Matt and I both know that pretty much anything to do with boats gets delayed, takes longer and costs more than you expect. So we were annoyed – but not surprised – when the boatyard called this week to say we weren’t being hauled out next week as arranged.
The yard lady was apologetic but adamant, and duly noted Matt’s reasons why we were so keen not to lose out spot: we had a surveyor arranged for the Monday as soon as the boat was on the hard, Matt had taken leave from work to get the boat scrubbed and painted in the allotted 4 days, we currently still have an alternative place to live (which we won’t very soon) and, most important, his dad and mum were driving the 10 hours from Hervey Bay to help us that week!
|Hope we get this many helpers|
Apparently this is happening all the time at the moment; people are being bumped and schedules being hastily rearranged. Cyclone Debbie has a lot to answer for. There are mutterings of unscrupulous owners stretching things out while on the insurers coin, but I can’t see how; surely insurers are even more careful with their money that the rest of us? Anyway, I offered to phone the yard and add my two-penn’orth, but Matt hastily declined. Hmm, not sure why! So next week we suddenly have a whole 4 days stretching ahead of us with, luxuriously, nothing to fill it. Of course, we have plenty to fill it, and jobs have rushed in to fill the vacuum, but it gave a brief illusion of breathing space.
The most important of these is to finish packing up the house. We currently have an awful lot of cardboard packing boxes around the house (mainly in places where you fall over them at night). These boxes are split into 3 categories, stuff to give to Vinnies (St Vincent de Paul Charity Shop), slightly better items to sell at our garage sale in a couple of weeks, and finally, stuff to store. So that if/when we come back in 12 months, we don’t have to start totally from scratch. This last category is piling up as we have nowhere to store them. The plan is that Matt will partition off part of of our 4-bay shed so we can use one bay for storage, and hopefully this is something he and his dad can do next week.
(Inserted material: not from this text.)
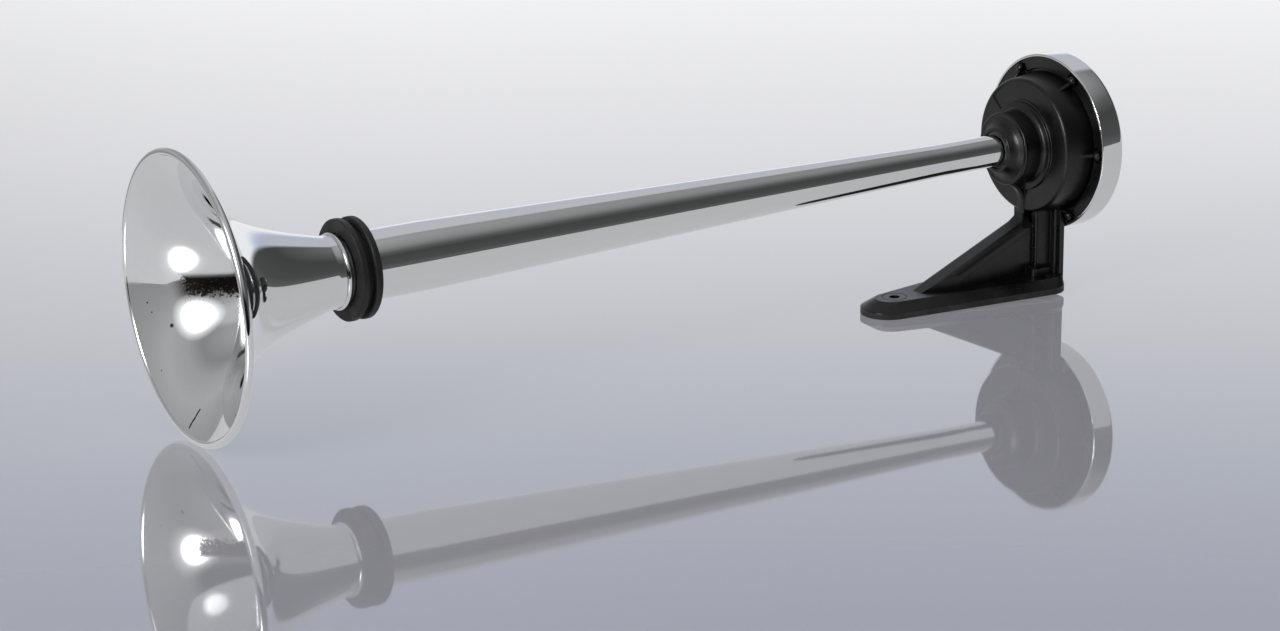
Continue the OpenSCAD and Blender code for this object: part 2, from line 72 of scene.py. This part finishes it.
class Nodes:
    """Short way to write a node tree."""

    def __init__(self, tree):
        self.tree = tree
        tree.nodes.clear()

    def add(self, kind, inputs=None, **settings):
        node = self.tree.nodes.new(kind)
        for name, value in settings.items():
            setattr(node, name, value)
        for name, value in (inputs or {}).items():
            self.put(node.inputs[name], value)
        return node

    def put(self, socket, value):
        if isinstance(value, bpy.types.NodeSocket):
            self.tree.links.new(value, socket)
        else:
            socket.default_value = value

    def math(self, operation, a, b=0.0):
        return self.add("ShaderNodeMath", {0: a, 1: b}, operation=operation).outputs[0]

    def ramp(self, value, stops):
        """Straight steps between [place, colour or grey] stops."""
        node = self.add("ShaderNodeValToRGB", {"Fac": value})
        elements = node.color_ramp.elements
        while len(elements) < len(stops):
            elements.new(0.5)
        for element, (place, colour) in zip(elements, stops):
            element.position = place
            element.color = (*colour, 1) if not isinstance(colour, float) else (colour, colour, colour, 1)
        return node.outputs["Color"]

    def mix(self, factor, a, b):
        node = self.add("ShaderNodeMix", {"Factor": factor}, data_type="RGBA")
        self.put(node.inputs[6], a)
        self.put(node.inputs[7], b)
        return node.outputs[2]

    def range(self, value, from_min, from_max, to_min=0.0, to_max=1.0):
        """A soft step from one value to the other."""
        node = self.add("ShaderNodeMapRange", {0: value, 1: from_min, 2: from_max, 3: to_min, 4: to_max},
                        interpolation_type="SMOOTHSTEP")
        return node.outputs[0]

    def noise(self, vector, scale, detail=3.0, roughness=0.5):
        node = self.add("ShaderNodeTexNoise", {"Vector": vector, "Scale": scale, "Detail": detail,
                                               "Roughness": roughness})
        return node.outputs["Fac"]


def new_material(name):
    material = bpy.data.materials.new(name)
    material.use_nodes = True
    return material, Nodes(material.node_tree)


def position(n, stretch=(1, 1, 1)):
    place = n.add("ShaderNodeTexCoord").outputs["Object"]
    return n.add("ShaderNodeMapping", {"Vector": place, "Scale": stretch}).outputs[0]


def finish_material(n, colour, roughness, bump_height=None, bump_mm=0.05, normal=None, **fixed):
    shader = n.add("ShaderNodeBsdfPrincipled")
    n.put(shader.inputs["Base Color"], colour)
    n.put(shader.inputs["Roughness"], roughness)
    for name, value in fixed.items():
        shader.inputs[name.replace("_", " ")].default_value = value
    if bump_height is not None:
        bump = n.add("ShaderNodeBump", {"Height": bump_height, "Strength": 1.0, "Distance": bump_mm * MM})
        if normal is not None:
            n.put(bump.inputs["Normal"], normal)
        n.put(shader.inputs["Normal"], bump.outputs[0])
    elif normal is not None:
        n.put(shader.inputs["Normal"], normal)
    n.add("ShaderNodeOutputMaterial", {"Surface": shader.outputs[0]})


# Materials

PIT_COLOUR = (0.016, 0.013, 0.011, 1)


def chrome(name, marks=None):
    """Chrome plate. The marks function gives where it is pitted or scratched."""
    material, n = new_material(name)
    place = position(n)
    streaks = n.noise(position(n, (6, 40, 40)), 9.0, 4.0)
    haze = n.noise(place, 60.0, 5.0, 0.6)
    colour = n.mix(n.math("MULTIPLY", streaks, 0.5), (0.86, 0.87, 0.885, 1), (0.80, 0.81, 0.825, 1))
    rough = n.range(haze, 0.35, 0.75, 0.025, 0.075)
    if marks:
        dirt = marks(n, place)
        colour = n.mix(dirt, colour, PIT_COLOUR)
        rough = n.math("ADD", rough, n.math("MULTIPLY", dirt, 0.3))
    waves = n.noise(place, 28.0, 2.0)
    finish_material(n, colour, rough, waves, 0.012, Metallic=1.0)
    return material


def moulding(name, colour, edge_colour, rough=(0.34, 0.5), grain_mm=0.02, round_mm=0.45):
    material, n = new_material(name)
    place = position(n)
    grain = n.noise(place, 1500.0, 2.0)
    patches = n.noise(place, 45.0, 4.0, 0.6)
    rounded = n.add("ShaderNodeBevel", {"Radius": round_mm * MM}, samples=6).outputs[0]
    geometry = n.add("ShaderNodeNewGeometry")
    worn = n.range(geometry.outputs["Pointiness"], 0.52, 0.60)
    worn = n.math("MULTIPLY", worn, n.range(patches, 0.4, 0.65))
    base = n.mix(n.math("MULTIPLY", patches, 0.6), (*colour, 1), (*[c * 0.7 for c in colour], 1))
    base = n.mix(worn, base, (*edge_colour, 1))
    roughness = n.range(patches, 0.3, 0.7, rough[0], rough[1])
    finish_material(n, base, roughness, grain, grain_mm, normal=rounded)
    return material


def metal(name, colour, rough):
    material, n = new_material(name)
    turned = n.noise(position(n, (200, 8, 8)), 12.0, 3.0)
    base = n.mix(n.math("MULTIPLY", turned, 0.5), (*colour, 1), (*[c * 0.75 for c in colour], 1))
    finish_material(n, base, n.range(turned, 0.3, 0.7, rough, rough + 0.15), turned, 0.02, Metallic=1.0)
    return material


# Turned pieces in fine mesh

def place_x(station):
    return (INLET_STATION - station) * MM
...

Then we can get the boxes out of the house, and move from room to room in a direct line and without navigating a waist-high cardboard maze.
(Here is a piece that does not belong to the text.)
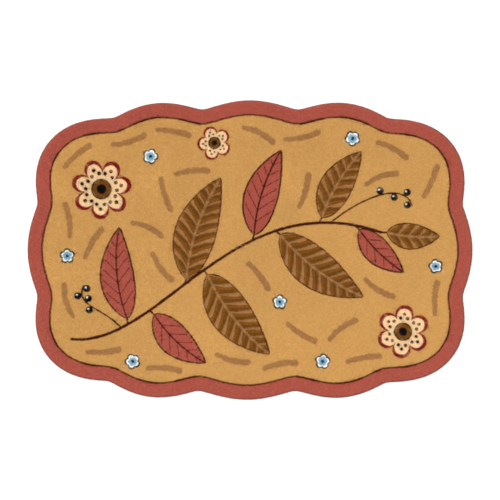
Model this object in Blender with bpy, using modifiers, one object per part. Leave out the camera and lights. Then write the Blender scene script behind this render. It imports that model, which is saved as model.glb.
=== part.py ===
"""A plush rug: one flat cut-pile solid with a softly lobed rim and a rounded pile edge.

The rug lies on the floor, pile up. X runs along its length, Y across its width, and the
origin is on the floor under the middle of its box. Run it with
blender --background --python part.py, or from Blender's text editor.
"""

import math
from collections import namedtuple

import bmesh
import bpy
import numpy as np

# Driving sizes, in metres: the rug's box, then how the pile rounds over at its edge
LENGTH = 1.500
WIDTH = 1.010
THICKNESS = 0.012
PILE_ROUND = 0.007
PILE_ROUND_STEPS = 4

# The rim stands on a superellipse, whose exponent says how square the rug's corners are
SQUARENESS = 3.6
RIM_POINTS = 336
# Steps in which the rim is worked out before it is cut down to its points
FINE_STEPS = 8192
# How softly two lobes meet, as a share of a lobe's swell
NOTCH_SOFTNESS = 0.11

# The rim's lobes, anticlockwise, the first centred on the middle of the right side.
# share is a lobe's part of the rim's length, and swell is how far it stands out from the
# superellipse, in metres. The four corners have the broadest lobes or share two.
Lobe = namedtuple("Lobe", "share swell")
LOBES = (
    Lobe(share=0.074, swell=0.030),
    Lobe(share=0.100, swell=0.036),
    Lobe(share=0.073, swell=0.030),
    Lobe(share=0.076, swell=0.032),
    Lobe(share=0.071, swell=0.029),
    Lobe(share=0.101, swell=0.037),
    Lobe(share=0.075, swell=0.030),
    Lobe(share=0.098, swell=0.036),
    Lobe(share=0.072, swell=0.030),
    Lobe(share=0.077, swell=0.031),
    Lobe(share=0.073, swell=0.030),
    Lobe(share=0.102, swell=0.037),
)

CARAMEL_PILE = (0.617, 0.314, 0.098, 1.0)
PILE_ROUGHNESS = 0.95

# Edges flatter than this are shaded smooth, and points nearer than this are one point
SMOOTH_ANGLE = math.radians(40.0)
WELD_DISTANCE = 1e-5


def clear_scene():
    """Removes what the startup scene holds."""
    for thing in list(bpy.data.objects):
        bpy.data.objects.remove(thing)


def evenly_spaced(loop, count):
    """count points at equal steps along a closed loop of points."""
    ring = np.vstack([loop, loop[:1]])
    along = np.concatenate([[0.0], np.cumsum(np.hypot(*np.diff(ring, axis=0).T))])
    at = np.arange(count) * along[-1] / count
    return np.column_stack([np.interp(at, along, ring[:, axis]) for axis in (0, 1)])


def superellipse(count):
    """Points of |x/a|^n + |y/b|^n = 1 at equal steps along it, anticlockwise from +X."""
    angle = np.arange(FINE_STEPS) * math.tau / FINE_STEPS
    wave = np.column_stack([np.cos(angle), np.sin(angle)])
    shaped = np.sign(wave) * np.abs(wave) ** (2.0 / SQUARENESS)
    return evenly_spaced(shaped * (LENGTH / 2, WIDTH / 2), count)


def outward(loop):
    """Unit normals of an anticlockwise loop, pointing out of it."""
    along = np.roll(loop, -1, axis=0) - np.roll(loop, 1, axis=0)
    normal = np.column_stack([along[:, 1], -along[:, 0]])
    return normal / np.hypot(*normal.T)[:, None]


def swell_at(share):
    """How far the rim stands out at a share of its length: half a sine wave for each lobe,
    with the sharp foot between two waves rounded by NOTCH_SOFTNESS."""
    total = sum(lobe.share for lobe in LOBES)
    ends = np.cumsum([lobe.share for lobe in LOBES]) / total
    starts = np.concatenate([[0.0], ends[:-1]])
    turned = (share + ends[0] / 2) % 1.0
    index = np.minimum(np.searchsorted(ends, turned, side="right"), len(LOBES) - 1)
    across = (turned - starts[index]) / (ends - starts)[index]
    swell = np.array([lobe.swell for lobe in LOBES])[index]
    soft = np.sqrt(np.sin(math.pi * across) ** 2 + NOTCH_SOFTNESS**2) - NOTCH_SOFTNESS
    return swell * soft / (math.sqrt(1.0 + NOTCH_SOFTNESS**2) - NOTCH_SOFTNESS)


def rim():
    """The rug's outline: the superellipse pushed out by its lobes, at its stated size."""
    base = superellipse(FINE_STEPS)
    share = np.arange(FINE_STEPS) / FINE_STEPS
    lobed = evenly_spaced(base + outward(base) * swell_at(share)[:, None], RIM_POINTS)
    low, high = lobed.min(axis=0), lobed.max(axis=0)
    return (lobed - (low + high) / 2) * (LENGTH, WIDTH) / (high - low)


def pile_material():
    """Dry, matt caramel pile."""
    material = bpy.data.materials.new("caramel_pile")
    material.use_nodes = True
    shader = material.node_tree.nodes["Principled BSDF"]
    shader.inputs["Base Color"].default_value = CARAMEL_PILE
    shader.inputs["Roughness"].default_value = PILE_ROUGHNESS
    shader.inputs["Metallic"].default_value = 0.0
    return material


def slab(name, outline):
    """A flat mesh of the outline, THICKNESS high, with its underside on the floor."""
    flat = bpy.data.curves.new(name + "_outline", "CURVE")
    flat.dimensions = "2D"
    flat.fill_mode = "BOTH"
    flat.extrude = THICKNESS / 2
    spline = flat.splines.new("POLY")
    spline.points.add(len(outline) - 1)
    for point, (x, y) in zip(spline.points, outline):
        point.co = (x, y, 0.0, 1.0)
    spline.use_cyclic_u = True
    drawn = bpy.data.objects.new(name + "_outline", flat)
    bpy.context.scene.collection.objects.link(drawn)
    bpy.context.view_layer.update()
    graph = bpy.context.evaluated_depsgraph_get()
    mesh = bpy.data.meshes.new_from_object(drawn.evaluated_get(graph))
    bpy.data.objects.remove(drawn)
    shape = bmesh.new()
    shape.from_mesh(mesh)
    bmesh.ops.remove_doubles(shape, verts=shape.verts, dist=WELD_DISTANCE)
    bmesh.ops.translate(shape, verts=shape.verts, vec=(0.0, 0.0, THICKNESS / 2))
    bmesh.ops.recalc_face_normals(shape, faces=shape.faces)
    shape.to_mesh(mesh)
    shape.free()
    mesh.name = name
    return mesh


def weigh_top_rim(mesh):
    """Marks the rim's top edges, so that only they are rounded."""
    weight = mesh.attributes.new("bevel_weight_edge", "FLOAT", "EDGE")
    beside_wall = set()
    for face in mesh.polygons:
        if abs(face.normal.z) < 0.5:
            beside_wall.update(face.edge_keys)
    for edge in mesh.edges:
        on_top = all(mesh.vertices[end].co.z > THICKNESS / 2 for end in edge.vertices)
        weight.data[edge.index].value = float(on_top and edge.key in beside_wall)


def plush_rug(collection):
    """The rug itself: backing and pile in one piece, its pile rounding over at the rim."""
    mesh = slab("plush_rug", rim())
    weigh_top_rim(mesh)
    mesh.materials.append(pile_material())
    mesh.shade_smooth()
    mesh.set_sharp_from_angle(angle=SMOOTH_ANGLE)
    rug = bpy.data.objects.new("plush_rug", mesh)
    collection.objects.link(rug)
    rounding = rug.modifiers.new("pile_edge", "BEVEL")
    rounding.limit_method = "WEIGHT"
    rounding.offset_type = "OFFSET"
    rounding.width = PILE_ROUND
    rounding.segments = PILE_ROUND_STEPS
    return rug


def main():
    clear_scene()
    collection = bpy.data.collections.new("plush_rug")
    bpy.context.scene.collection.children.link(collection)
    plush_rug(collection)


main()
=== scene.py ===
"""A printed plush rug: cut pile on a canvas backing, lying flat and seen from above.

Laid out as a Blender add-on and run as a script. Each operator makes one piece, or one
group of like pieces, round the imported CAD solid, and the last one sets the stage.
All sizes are in metres unless a name says otherwise.
"""

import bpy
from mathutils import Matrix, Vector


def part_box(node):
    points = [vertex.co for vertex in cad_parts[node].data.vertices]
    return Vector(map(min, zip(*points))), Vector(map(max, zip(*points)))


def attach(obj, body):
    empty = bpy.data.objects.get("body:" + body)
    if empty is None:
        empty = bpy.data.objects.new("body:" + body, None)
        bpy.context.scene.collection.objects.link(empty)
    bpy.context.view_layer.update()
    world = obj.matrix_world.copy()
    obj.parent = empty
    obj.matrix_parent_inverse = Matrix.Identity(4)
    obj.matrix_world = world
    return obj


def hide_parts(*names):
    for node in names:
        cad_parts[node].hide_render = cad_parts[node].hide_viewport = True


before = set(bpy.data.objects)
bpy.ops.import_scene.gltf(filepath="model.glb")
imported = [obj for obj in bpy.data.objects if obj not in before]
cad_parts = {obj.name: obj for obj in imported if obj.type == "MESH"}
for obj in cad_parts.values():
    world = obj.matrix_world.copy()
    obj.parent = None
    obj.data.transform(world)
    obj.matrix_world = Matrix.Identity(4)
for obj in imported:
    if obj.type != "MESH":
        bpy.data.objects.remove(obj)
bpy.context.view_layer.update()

import math
from collections import namedtuple
from functools import lru_cache

import bpy
import numpy as np

bl_info = {
    "name": "Printed plush rug",
    "version": (1, 0, 0),
    "blender": (4, 5, 0),
    "location": "3D View > Sidebar > Rug",
    "description": "Dresses the rug's solid with a backing and printed cut pile",
    "category": "Object",
}

NODE = "plush_rug"

LOW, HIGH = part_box(NODE)
THICKNESS = HIGH.z - LOW.z

# The rim as the solid has it: the pile's edge rounds over by this radius
RIM_ROUND = 0.007
# The canvas, how high its cut edge rounds over, and how far inside the rim it lies
CANVAS_THICK = 0.0018
CANVAS_FOOT = 0.0006
CANVAS_INSET = 0.0028
# Heights nearer than this are one height, and points that agree to so many decimals are one
TOLERANCE = 0.0001
DECIMALS = 5

SEED = 7
# What each pattern and each piece adds to the seed, so that each draws numbers of its own
DRAWS = dict(hand=1, brush=2, streak=3, dye=4)
DRAWS |= dict(nap_x=21, nap_y=22, swell=23, clump_x=24, clump_y=25, shade=26)
DRAWS |= dict(lattice=11, field=31, border=41, rim=51)
# Random heights and leans are cut off at so many times their spread
FARTHEST = 2


def draws(name, extra=0):
    """The random numbers of a pattern or a piece, the same in each run."""
    return np.random.default_rng(SEED + DRAWS[name] + extra)


def bell(rng, *shape, highest=FARTHEST):
    """Random numbers from a bell curve round 0 with a spread of 1, cut off at both ends."""
    return rng.standard_normal(shape).clip(-FARTHEST, highest)


def parts_of(hex_colour):
    """The red, green and blue of an sRGB hex value, from 0 to 1 and still gamma coded."""
    return tuple(int(hex_colour[at : at + 2], 16) / 255 for at in (0, 2, 4))


def linear(coded):
    """The linear colours of gamma-coded ones."""
    coded = np.clip(coded, 0.0, 1.0)
    return np.where(coded <= 0.04045, coded / 12.92, ((coded + 0.055) / 1.055) ** 2.4)


def rgba(hex_colour):
    """The linear colour of an sRGB hex value, as a shader takes it."""
    return (*linear(parts_of(hex_colour)), 1.0)


def ink(name, description, hex_colour):
    """A colour property for one ink of the print. It is gamma coded, as a picker shows it."""
    return bpy.props.FloatVectorProperty(
        name=name,
        description=description,
        default=parts_of(hex_colour),
        size=3,
        min=0.0,
        max=1.0,
        subtype="COLOR_GAMMA",
    )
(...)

Our packing up has been further delayed by the fact that I’ve been working. I work occasionally as a casual in our two local libraries. Sometimes it’s extremely busy and we’re rushed off our feet: still, I struggle to see it as work. It’s a joy to be surrounded a) by books and b) by people who want to talk about them. As I used to work fulltime at the school library, my casual work was limited to the occasional Saturday and holiday cover. The gap between these stints would usually be just long enough to ensure I’d have time to forget everything I learned the previous time I worked. But happily, all the regular staff at the two libraries are fabulous to work with, and kindly overlook my errors and fumbling with the computer system . So I worked 3 days in the first week of the school hols and 2 days this week, the last week of the hols. I love it, plus it tops up our sailing fund (“cruising tokens”, as Lin and LarryPardy call it). However, working 8-5 doesn’t leave much time for doing jobs at home, as I’m sure many a working parent would attest.
These two factors – the yard postponing and me working – have left a bit of a question mark over our departure date. Although we are still planning to have the house available to let on the 1st August (it’s now 8th July). We’re not in a hurry to go anywhere once we’re on board, so that’s ok. However, the biggest setback is we had the rigging checked this week., and it was bad news. Expensive news.
Iron Will is an older boat (launched in 2001 but the build started in 1981!). A boat’s rigging is constantly working when it’s in the water, lots of constant tiny stresses even as it rocks in a marina berth. We knew one of the swages (where the wire shroud, holding up the mast, joins the deck) had a crack and needed replacing.
This is one of the reasons we didn’t sail, only motored, on our inaugural family passage to a local anchorage. However, the riggers report shows we need to replace ALL the shrouds. They’re too busy with cyclone work, and it is something Matt and I can do. The trick is to replace them just two at a time apparently! However, even without the labour costs of taking off the old and installing the new, it’s going to set us back $10,000 to have the replacement shrouds manufactured. That’s a lot of money for us.
|(No not our actual rigging. Thankfully.)|
It seems crazy that we’re rushing, rushing to move on board so that we can do nothing! Our priority right now is to get the house earning its keep. And we know that once we’re on board, we want life to slow right down so we can just enjoy our life, our family, for one precious, fleeting year.We are quite philosophical. We got this beautiful boat for a very fair price, and this just effectively bumps up the price by $10k. Boats are beasts that need constant outlay. The delay? Our marina berth is booked until 15th August, and that’s when we’re leaving it. It’s been awesome having Iron Will in the marina while we move stuff off the boat, tinker with systems, clean and move our belongings on. But we have no desire to sit in the most expensive marina in Australia for a day longer than we have to. So there’s a good chance we’ll sit at anchor in the little bay in front of Airlie Beach for a while, til we get the rigging sorted. But that’s ok.